The economist Jean Drèze’s book, Sense and Solidarity, published in late 2017, deals with the impact of Aadhaar on social-welfare programmes, such as the National Food Security Act and the Mahatma Gandhi National Rural Employment Guarantee Scheme, among other things. Drèze was a member of the United Progressive Alliance government’s advisory council, which designed the NFSA and MGNREGS. He co-authored some of the essays in this book with colleagues and activist friends, including his wife, Bela Bhatia. Drèze spoke to Sagar, a web reporter at The Caravan, about the National Democratic Alliance government’s indifference towards social-welfare programmes, many of which have seen the exclusion of genuine beneficiaries due to the mandatory requirement of an Aadhaar number.
Sagar: You have suggested in the book that in the framing of a public policy, empathy and interaction with the oppressed is as important as statistical evidence. Does the government share that approach to public policy?
Jean Drèze: What I have written is that experience is as important as evidence, and that one useful role of experience is to help us re-examine our values. Our values are often influenced by our interests, or the interests of the class or caste or social group we identify with. For policy-makers, that would usually mean a privileged group. Spending time with underprivileged people can help to see things from their point of view. To illustrate, India’s public distribution system tends to be disparaged as a wasteful freebie in the business media, but poor people often see it as a lifeline. That is not, in itself, a vindication of the public distribution system, but it is certainly a useful insight.
Coming to your question, the government’s approach to public policy seems to me to pay little attention to the lives of the underprivileged. Critical decisions are mostly taken behind closed doors in the Prime Minister’s Office or finance ministry, where the poor are just numbers on a computer screen. Demonetisation is a prime example of the dangers of this approach. To this day, the government claims against all reason that the operation was a success, based, for instance, on statistics related to digital payments and tax compliance. The fact that millions of poor people were pushed to the wall for weeks if not months after demonetisation does not seem to matter at all. In the recent debate that accompanied the first anniversary of demonetisation, one even sensed a kind of Darwinian outlook that celebrates the survival of the fittest.
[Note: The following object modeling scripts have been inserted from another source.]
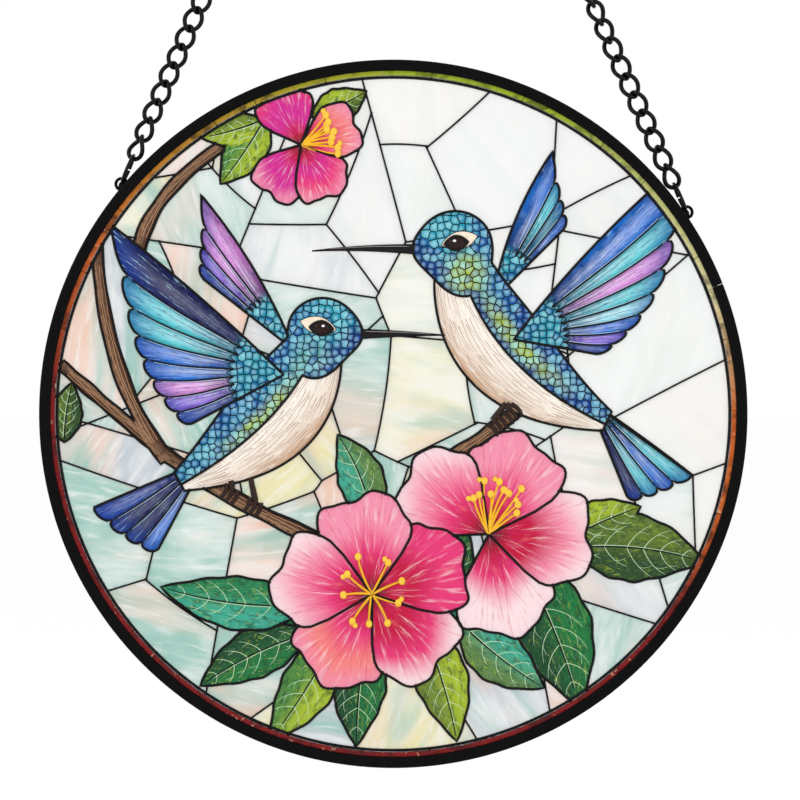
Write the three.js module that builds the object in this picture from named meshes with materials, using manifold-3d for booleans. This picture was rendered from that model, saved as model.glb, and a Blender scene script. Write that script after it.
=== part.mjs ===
// Round stained glass suncatcher: two hummingbirds, hibiscus blossoms, leaves and branches in
// leaded glass, a black metal channel round the rim, and two chains that meet in a hanging ring.
// Millimetres, +Z up, the picture faces -Y. The origin is at the inner crown of the hanging ring,
// where a hook carries it.
import * as THREE from 'three';
import { mergeVertices } from 'three/addons/utils/BufferGeometryUtils.js';
import Module from 'manifold-3d';

const wasm = await Module();
wasm.setup();

// Driving dimensions
const PANEL_RADIUS = 100;
const HANG_HEIGHT = 250; // from the panel's centre up to the inner crown of the hanging ring

const FRAME_FACE = 3.1; // width of the black rim seen from the front
const FRAME_DEPTH = 6;
const FRAME_WALL = 1.2;
const SEAM_ANGLE = 21.6; // degrees from +X, where the two ends of the bent channel butt
const SEAM_GAP = 0.35;

const GLASS_THICKNESS = 3;
const LEAD_WIDTH = 0.7;
const LEAD_DEPTH = 4.2;
const FITTING_GAP = 0.2; // clearance between two pieces that touch
const BORDER_WIDTH = 1.3; // coloured strip that shows between the rim and the outer lead line
const SMALLEST_GLASS = 34; // square millimetres as drawn, smaller scraps are filled with lead

const LOOP_ANGLES = { left: 139.8, right: 34.5 }; // degrees from +X, the wire loops on the rim
const LOOP_RADIUS = 1.6;
const LOOP_STANDOFF = 0.7; // from the rim's outer face to a loop's centre
const LOOP_WIRE = 0.9;
const JUMP_RADIUS = 4.2;
const JUMP_WIRE = 0.9;
const RING_RADIUS = 9.8;
const RING_WIRE = 2.4;

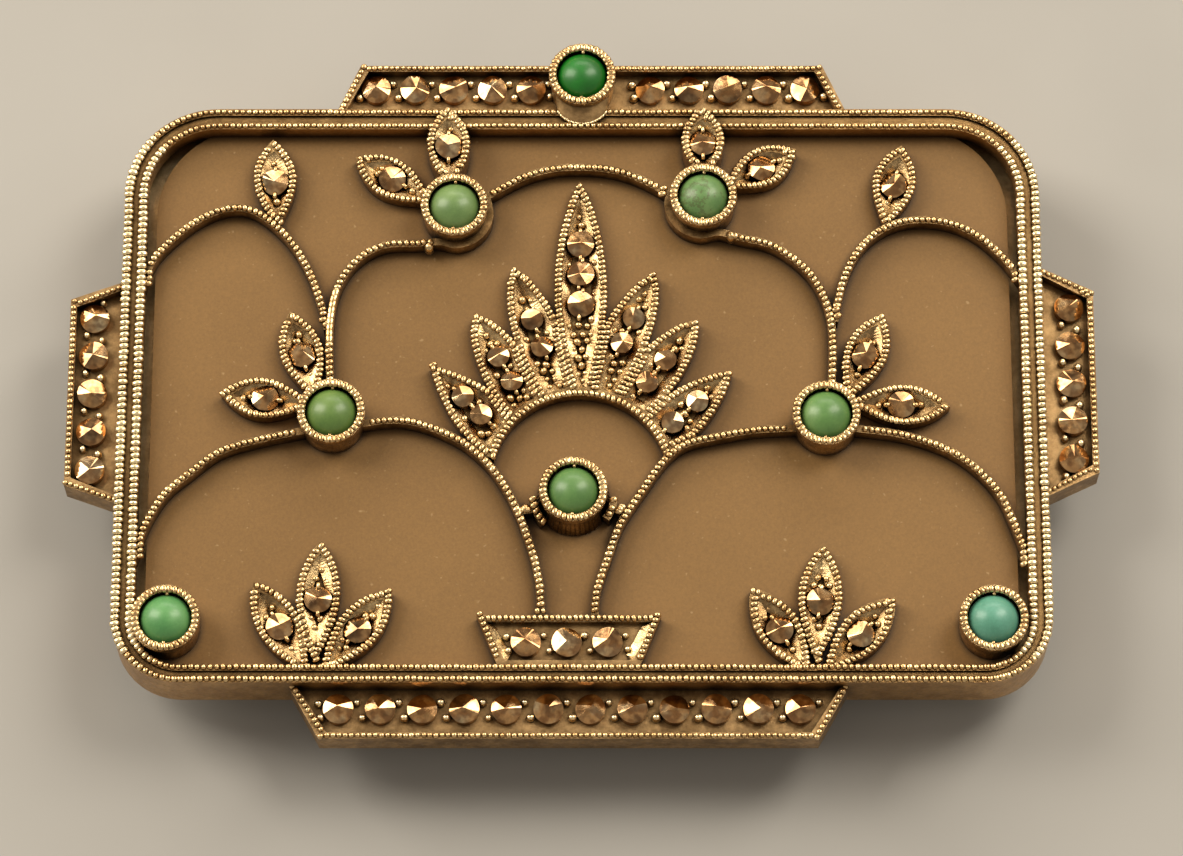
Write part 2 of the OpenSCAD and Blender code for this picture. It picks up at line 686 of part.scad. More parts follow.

S: You recount incidents of extreme hunger and starvation during 2001 in villages of Jharkhand, Odisha, Madhya Pradesh and Chhattisgarh. What had led to such a situation there, and have the government’s health and food schemes reached those places yet?
JD: These incidents were partly due to chronic poverty, aggravated by widespread drought. But they were also made possible by a virtual absence of any sort of public support for vulnerable households. Instead, the government was busy accumulating huge food stocks at that time, well in excess of official buffer norms. This reduced the effective food supply and heightened food prices, even as people were struggling to survive. Far from helping, public policy contributed to starving the poor.
This has certainly changed to a significant extent, with the creation or expansion of social programmes such as the public distribution system, school meals, social security pensions and the MGNREGS. These programmes do reach far and wide, and there is considerable evidence that they make a difference. Of course, there are plenty of shortcomings and irregularities. But at least some foundations have been laid for a possible social security system.